Keep every line where the word "origin" appears; drop the rest.

........

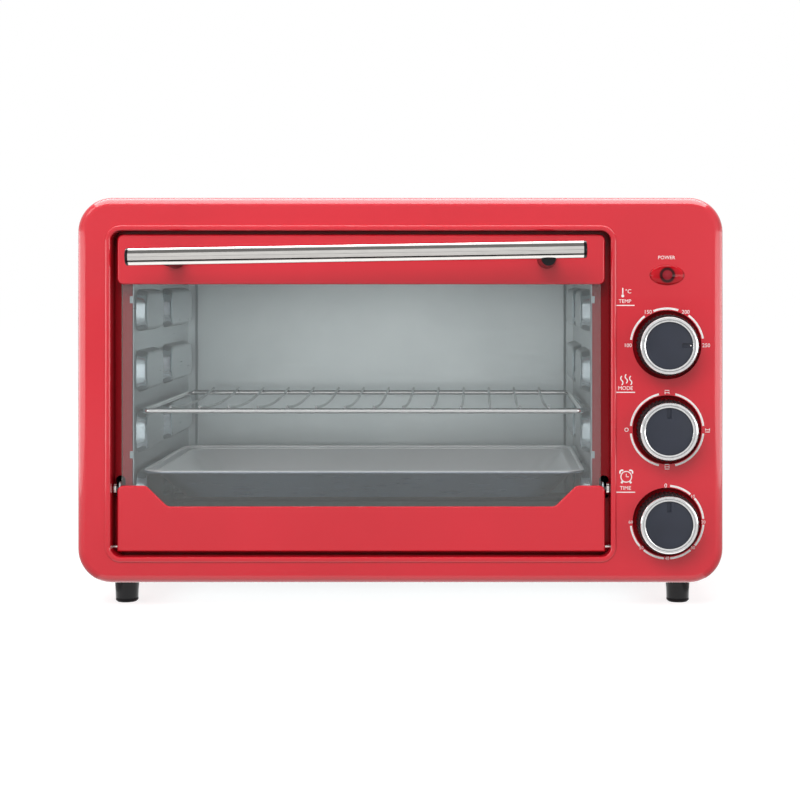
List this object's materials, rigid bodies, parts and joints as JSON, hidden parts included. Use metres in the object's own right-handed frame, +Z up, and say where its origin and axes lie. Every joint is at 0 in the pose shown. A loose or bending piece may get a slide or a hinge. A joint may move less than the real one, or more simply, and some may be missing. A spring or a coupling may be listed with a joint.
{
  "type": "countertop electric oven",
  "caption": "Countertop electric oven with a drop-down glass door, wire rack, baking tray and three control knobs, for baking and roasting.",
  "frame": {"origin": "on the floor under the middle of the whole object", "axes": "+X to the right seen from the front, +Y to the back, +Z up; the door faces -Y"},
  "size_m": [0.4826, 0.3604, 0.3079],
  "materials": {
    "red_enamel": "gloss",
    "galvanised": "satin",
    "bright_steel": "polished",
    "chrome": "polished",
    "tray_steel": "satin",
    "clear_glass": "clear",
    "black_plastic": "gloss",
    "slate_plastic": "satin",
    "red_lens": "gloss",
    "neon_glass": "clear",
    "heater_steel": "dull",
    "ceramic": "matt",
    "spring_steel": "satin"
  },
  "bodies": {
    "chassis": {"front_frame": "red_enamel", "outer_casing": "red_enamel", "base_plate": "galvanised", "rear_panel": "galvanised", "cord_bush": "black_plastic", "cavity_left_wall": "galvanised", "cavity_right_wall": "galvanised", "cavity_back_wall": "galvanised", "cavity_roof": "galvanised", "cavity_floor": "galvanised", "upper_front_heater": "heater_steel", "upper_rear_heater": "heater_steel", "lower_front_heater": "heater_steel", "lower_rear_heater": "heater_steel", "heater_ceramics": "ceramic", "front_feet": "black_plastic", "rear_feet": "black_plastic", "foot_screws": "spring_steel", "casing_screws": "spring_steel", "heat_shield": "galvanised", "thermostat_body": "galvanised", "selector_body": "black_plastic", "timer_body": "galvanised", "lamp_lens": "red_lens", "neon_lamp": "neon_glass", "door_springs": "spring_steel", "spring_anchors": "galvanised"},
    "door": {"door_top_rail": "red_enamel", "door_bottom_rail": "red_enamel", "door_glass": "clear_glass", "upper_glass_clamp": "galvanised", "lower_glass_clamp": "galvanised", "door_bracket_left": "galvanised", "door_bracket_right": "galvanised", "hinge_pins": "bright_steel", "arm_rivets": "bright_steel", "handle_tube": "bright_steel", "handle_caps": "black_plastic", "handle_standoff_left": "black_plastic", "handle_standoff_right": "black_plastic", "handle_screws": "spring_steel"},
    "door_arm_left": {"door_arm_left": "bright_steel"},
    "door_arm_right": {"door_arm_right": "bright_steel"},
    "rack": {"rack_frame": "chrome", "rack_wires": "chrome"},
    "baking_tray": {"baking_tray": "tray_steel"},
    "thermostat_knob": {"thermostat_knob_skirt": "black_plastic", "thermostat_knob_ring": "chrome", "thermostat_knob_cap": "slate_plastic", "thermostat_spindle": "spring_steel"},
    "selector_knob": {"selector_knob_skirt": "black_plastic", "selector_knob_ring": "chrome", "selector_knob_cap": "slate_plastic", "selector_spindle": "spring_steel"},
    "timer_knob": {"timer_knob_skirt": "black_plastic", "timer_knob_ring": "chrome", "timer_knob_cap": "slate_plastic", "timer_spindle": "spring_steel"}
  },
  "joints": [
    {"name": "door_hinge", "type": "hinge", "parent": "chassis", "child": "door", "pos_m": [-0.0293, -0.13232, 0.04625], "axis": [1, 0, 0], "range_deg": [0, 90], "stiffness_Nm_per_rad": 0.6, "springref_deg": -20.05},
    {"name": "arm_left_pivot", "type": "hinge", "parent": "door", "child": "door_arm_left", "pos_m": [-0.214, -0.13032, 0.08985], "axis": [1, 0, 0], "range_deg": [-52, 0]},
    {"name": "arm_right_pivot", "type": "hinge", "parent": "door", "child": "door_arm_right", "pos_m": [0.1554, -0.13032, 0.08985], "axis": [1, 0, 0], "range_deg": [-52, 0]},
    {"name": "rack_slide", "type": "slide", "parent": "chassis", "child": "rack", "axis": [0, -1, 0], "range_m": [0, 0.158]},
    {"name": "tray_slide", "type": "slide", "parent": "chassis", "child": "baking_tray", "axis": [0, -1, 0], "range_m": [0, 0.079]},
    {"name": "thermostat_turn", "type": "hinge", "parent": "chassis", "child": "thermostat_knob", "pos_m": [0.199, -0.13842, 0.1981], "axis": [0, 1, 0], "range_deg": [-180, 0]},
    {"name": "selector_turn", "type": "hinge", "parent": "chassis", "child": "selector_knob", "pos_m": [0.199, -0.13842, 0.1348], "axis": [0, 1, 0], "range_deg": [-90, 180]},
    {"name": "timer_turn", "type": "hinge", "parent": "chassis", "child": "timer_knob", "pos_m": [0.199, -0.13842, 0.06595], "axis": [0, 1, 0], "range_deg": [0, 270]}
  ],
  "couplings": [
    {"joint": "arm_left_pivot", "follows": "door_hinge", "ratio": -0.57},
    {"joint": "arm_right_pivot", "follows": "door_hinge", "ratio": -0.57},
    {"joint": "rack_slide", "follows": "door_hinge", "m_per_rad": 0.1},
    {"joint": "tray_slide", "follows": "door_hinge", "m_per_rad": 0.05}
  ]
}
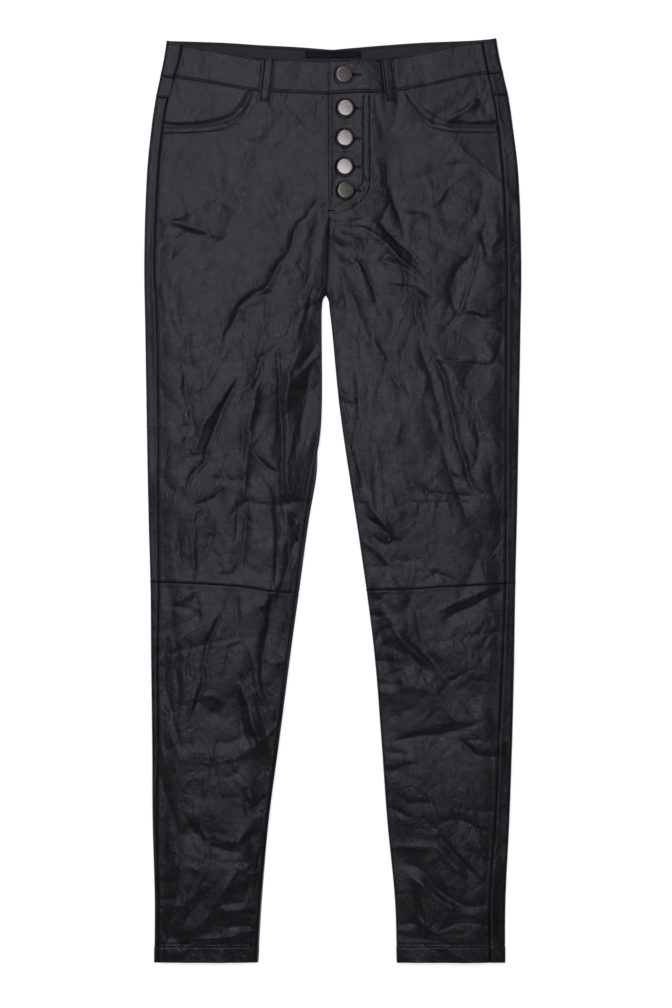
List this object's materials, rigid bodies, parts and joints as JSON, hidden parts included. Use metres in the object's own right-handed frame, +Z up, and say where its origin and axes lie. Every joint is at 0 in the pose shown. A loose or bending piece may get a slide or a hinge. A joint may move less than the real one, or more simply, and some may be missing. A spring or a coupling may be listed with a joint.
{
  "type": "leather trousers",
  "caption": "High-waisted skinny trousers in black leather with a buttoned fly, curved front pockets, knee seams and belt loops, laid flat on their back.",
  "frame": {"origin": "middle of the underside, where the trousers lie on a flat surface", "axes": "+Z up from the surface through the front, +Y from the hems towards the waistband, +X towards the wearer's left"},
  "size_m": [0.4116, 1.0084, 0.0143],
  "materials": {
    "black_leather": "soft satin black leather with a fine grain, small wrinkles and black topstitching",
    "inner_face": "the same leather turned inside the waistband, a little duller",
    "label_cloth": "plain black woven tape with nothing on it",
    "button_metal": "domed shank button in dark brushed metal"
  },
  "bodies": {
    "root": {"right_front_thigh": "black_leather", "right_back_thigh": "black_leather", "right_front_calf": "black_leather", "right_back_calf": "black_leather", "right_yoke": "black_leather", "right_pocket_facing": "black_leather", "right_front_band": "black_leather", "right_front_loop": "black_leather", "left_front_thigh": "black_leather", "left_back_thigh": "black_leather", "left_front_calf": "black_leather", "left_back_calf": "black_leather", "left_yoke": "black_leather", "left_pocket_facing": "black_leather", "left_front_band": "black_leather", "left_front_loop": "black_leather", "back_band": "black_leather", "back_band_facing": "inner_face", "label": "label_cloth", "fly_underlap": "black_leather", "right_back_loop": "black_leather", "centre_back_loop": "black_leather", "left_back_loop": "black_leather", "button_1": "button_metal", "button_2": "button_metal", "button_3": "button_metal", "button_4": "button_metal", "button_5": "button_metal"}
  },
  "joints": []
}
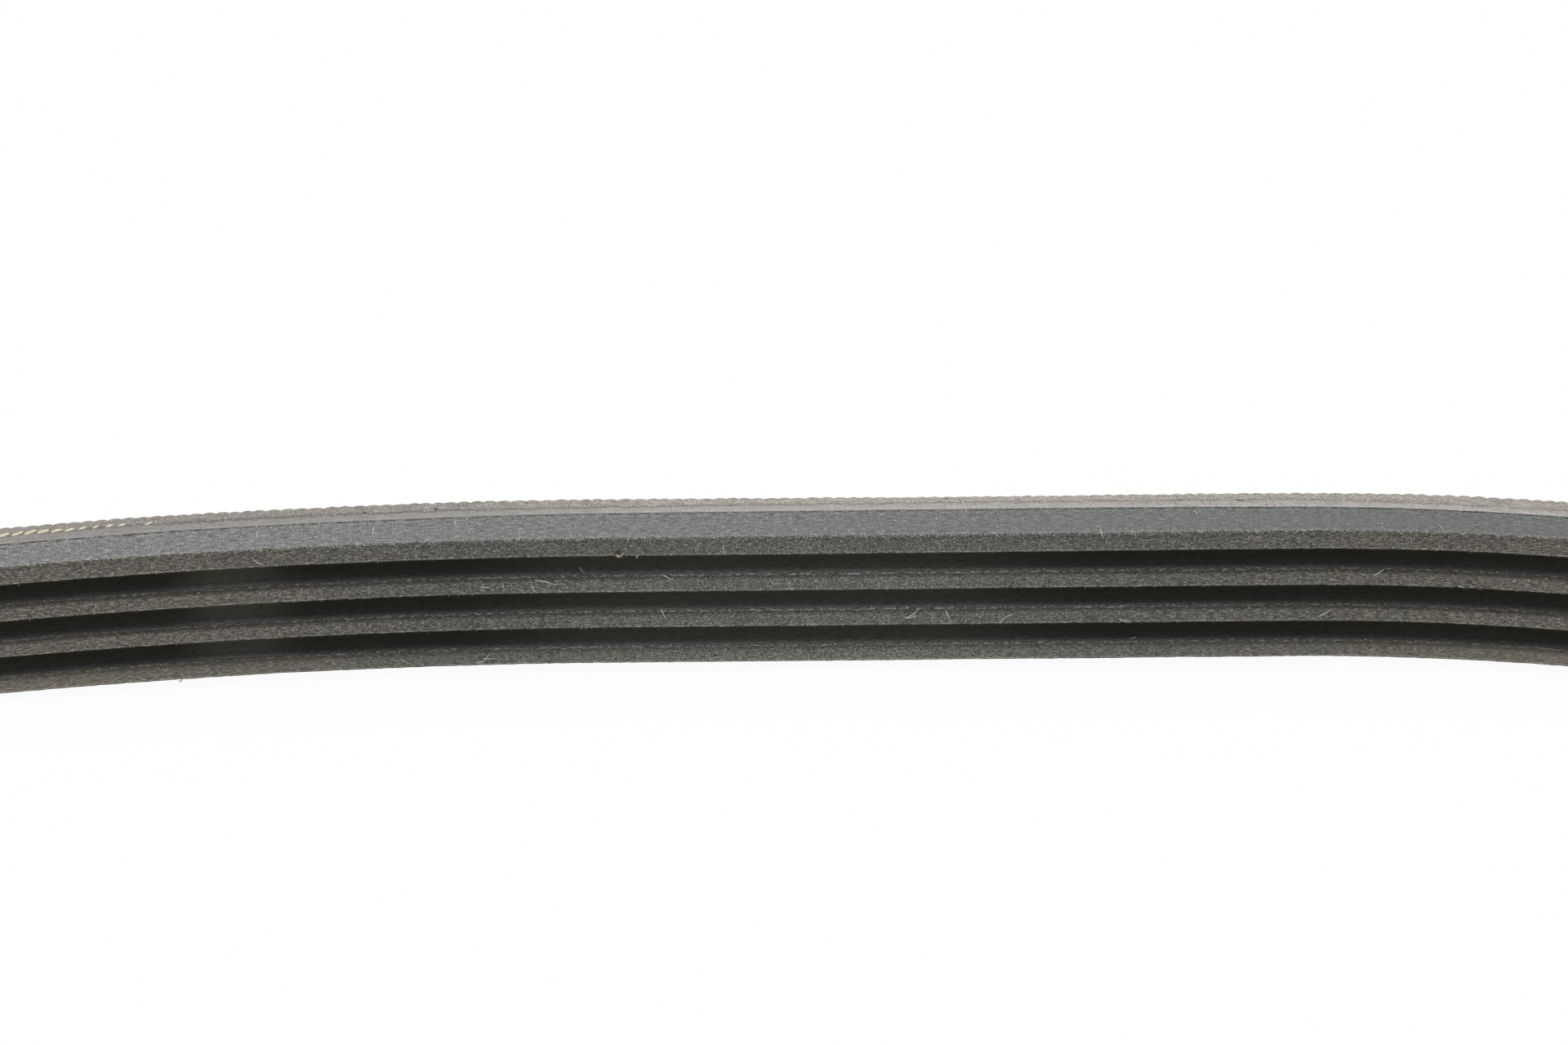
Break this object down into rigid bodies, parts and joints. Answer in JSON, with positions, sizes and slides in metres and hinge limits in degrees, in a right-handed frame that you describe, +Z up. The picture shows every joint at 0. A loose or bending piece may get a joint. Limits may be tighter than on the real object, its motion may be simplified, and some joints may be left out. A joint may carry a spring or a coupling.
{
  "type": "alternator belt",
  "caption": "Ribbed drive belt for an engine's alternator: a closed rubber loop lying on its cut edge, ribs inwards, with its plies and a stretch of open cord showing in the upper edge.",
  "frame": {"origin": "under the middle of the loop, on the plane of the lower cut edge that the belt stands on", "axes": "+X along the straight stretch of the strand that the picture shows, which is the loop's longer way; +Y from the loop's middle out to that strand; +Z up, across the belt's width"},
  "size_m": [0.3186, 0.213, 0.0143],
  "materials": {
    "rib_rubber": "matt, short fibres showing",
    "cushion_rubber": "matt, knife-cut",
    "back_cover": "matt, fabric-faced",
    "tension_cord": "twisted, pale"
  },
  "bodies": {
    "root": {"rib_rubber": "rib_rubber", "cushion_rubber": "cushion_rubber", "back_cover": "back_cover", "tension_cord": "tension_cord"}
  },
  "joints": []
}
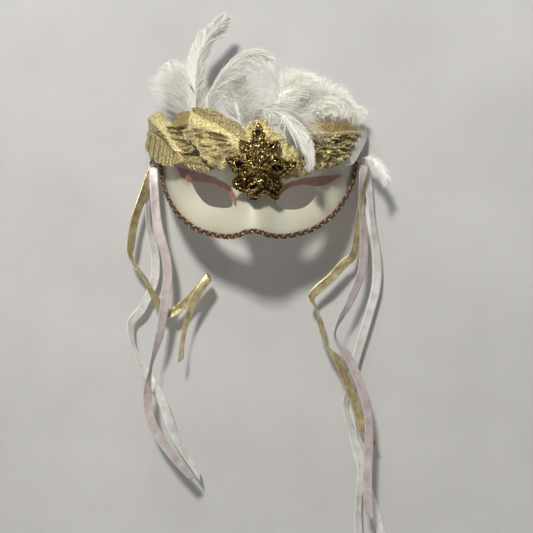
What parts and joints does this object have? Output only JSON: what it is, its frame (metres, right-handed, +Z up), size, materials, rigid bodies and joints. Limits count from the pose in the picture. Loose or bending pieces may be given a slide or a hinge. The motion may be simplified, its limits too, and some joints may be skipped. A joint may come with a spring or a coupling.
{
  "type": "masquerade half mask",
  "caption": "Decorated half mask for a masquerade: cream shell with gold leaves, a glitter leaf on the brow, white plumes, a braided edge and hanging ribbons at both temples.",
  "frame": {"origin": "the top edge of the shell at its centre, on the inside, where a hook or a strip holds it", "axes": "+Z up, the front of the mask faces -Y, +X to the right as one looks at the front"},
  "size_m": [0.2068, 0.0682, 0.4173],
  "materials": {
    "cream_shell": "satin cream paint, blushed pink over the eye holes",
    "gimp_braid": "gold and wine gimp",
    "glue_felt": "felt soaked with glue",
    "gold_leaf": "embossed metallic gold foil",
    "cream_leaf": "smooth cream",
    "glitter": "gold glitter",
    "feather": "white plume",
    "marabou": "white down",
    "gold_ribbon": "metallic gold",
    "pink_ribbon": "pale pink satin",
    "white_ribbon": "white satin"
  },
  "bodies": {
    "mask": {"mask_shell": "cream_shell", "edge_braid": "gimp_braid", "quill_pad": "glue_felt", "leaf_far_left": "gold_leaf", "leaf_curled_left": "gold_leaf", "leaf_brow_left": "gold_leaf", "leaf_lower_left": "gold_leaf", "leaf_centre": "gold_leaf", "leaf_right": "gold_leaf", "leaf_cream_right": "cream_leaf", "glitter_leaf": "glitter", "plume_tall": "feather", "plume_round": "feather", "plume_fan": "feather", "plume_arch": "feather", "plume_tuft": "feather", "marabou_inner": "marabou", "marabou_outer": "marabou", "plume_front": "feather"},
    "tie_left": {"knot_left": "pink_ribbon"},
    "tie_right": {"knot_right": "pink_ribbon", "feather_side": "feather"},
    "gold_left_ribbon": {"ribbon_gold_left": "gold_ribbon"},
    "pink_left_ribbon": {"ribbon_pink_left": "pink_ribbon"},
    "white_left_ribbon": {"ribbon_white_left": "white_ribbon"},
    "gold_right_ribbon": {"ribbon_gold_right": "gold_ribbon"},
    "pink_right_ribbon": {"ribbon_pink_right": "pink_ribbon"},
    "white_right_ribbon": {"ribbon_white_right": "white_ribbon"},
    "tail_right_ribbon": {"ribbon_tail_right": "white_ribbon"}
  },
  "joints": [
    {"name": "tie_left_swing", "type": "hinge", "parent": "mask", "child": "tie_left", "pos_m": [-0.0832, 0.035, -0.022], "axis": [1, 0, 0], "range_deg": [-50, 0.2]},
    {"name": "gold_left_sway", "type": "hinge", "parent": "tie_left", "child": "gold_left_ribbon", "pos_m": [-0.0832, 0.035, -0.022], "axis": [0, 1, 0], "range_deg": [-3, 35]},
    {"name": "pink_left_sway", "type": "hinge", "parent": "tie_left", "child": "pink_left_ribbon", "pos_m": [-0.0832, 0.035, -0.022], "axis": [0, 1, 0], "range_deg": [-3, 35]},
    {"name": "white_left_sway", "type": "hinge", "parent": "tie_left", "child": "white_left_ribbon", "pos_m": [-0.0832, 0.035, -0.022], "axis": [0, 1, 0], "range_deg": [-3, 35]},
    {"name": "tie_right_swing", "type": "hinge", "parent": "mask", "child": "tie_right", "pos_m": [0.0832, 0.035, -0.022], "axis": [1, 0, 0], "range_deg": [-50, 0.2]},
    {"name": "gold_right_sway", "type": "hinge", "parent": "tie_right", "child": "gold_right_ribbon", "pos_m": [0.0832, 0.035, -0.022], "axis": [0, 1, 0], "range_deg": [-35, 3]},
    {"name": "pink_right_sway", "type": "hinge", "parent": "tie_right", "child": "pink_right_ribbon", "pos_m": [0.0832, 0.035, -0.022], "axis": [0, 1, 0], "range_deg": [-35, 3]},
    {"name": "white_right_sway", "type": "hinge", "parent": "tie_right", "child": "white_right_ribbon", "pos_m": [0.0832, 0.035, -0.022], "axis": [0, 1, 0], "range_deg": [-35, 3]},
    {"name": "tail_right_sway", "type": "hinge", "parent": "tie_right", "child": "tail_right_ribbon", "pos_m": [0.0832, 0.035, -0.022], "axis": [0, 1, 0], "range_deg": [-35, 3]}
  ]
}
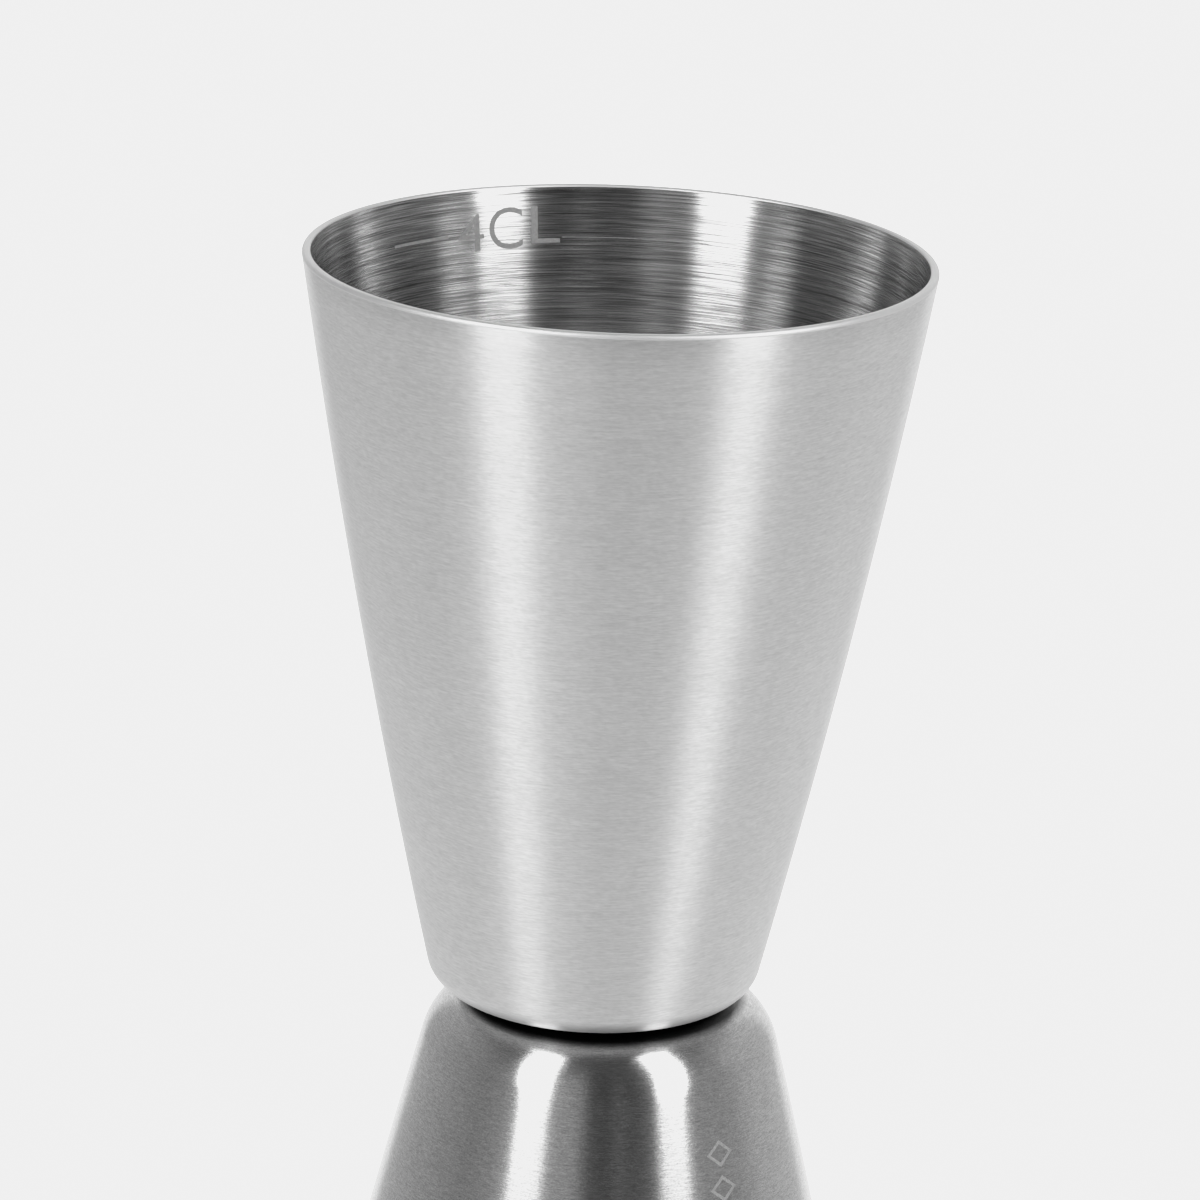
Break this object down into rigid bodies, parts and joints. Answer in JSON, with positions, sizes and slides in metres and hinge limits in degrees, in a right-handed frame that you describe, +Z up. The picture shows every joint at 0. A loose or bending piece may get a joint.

........

RESULT OF THE EXERCISE:
List this object's materials, rigid bodies, parts and joints as JSON, hidden parts included. Use metres in the object's own right-handed frame, +Z up, and say where its origin and axes lie. Every joint is at 0 in the pose shown. A loose or bending piece may get a slide or a hinge. A joint may move less than the real one, or more simply, and some may be missing. A spring or a coupling may be listed with a joint.
  "frame": {"origin": "on the floor under the middle of the whole object", "axes": "+X to the right seen from the front, +Y to the back, +Z up; the door faces -Y"},
List this object's materials, rigid bodies, parts and joints as JSON, hidden parts included. Use metres in the object's own right-handed frame, +Z up, and say where its origin and axes lie. Every joint is at 0 in the pose shown. A loose or bending piece may get a slide or a hinge. A joint may move less than the real one, or more simply, and some may be missing. A spring or a coupling may be listed with a joint.
  "frame": {"origin": "middle of the underside, where the trousers lie on a flat surface", "axes": "+Z up from the surface through the front, +Y from the hems towards the waistband, +X towards the wearer's left"},
  "frame": {"origin": "under the middle of the loop, on the plane of the lower cut edge that the belt stands on", "axes": "+X along the straight stretch of the strand that the picture shows, which is the loop's longer way; +Y from the loop's middle out to that strand; +Z up, across the belt's width"},
  "frame": {"origin": "the top edge of the shell at its centre, on the inside, where a hook or a strip holds it", "axes": "+Z up, the front of the mask faces -Y, +X to the right as one looks at the front"},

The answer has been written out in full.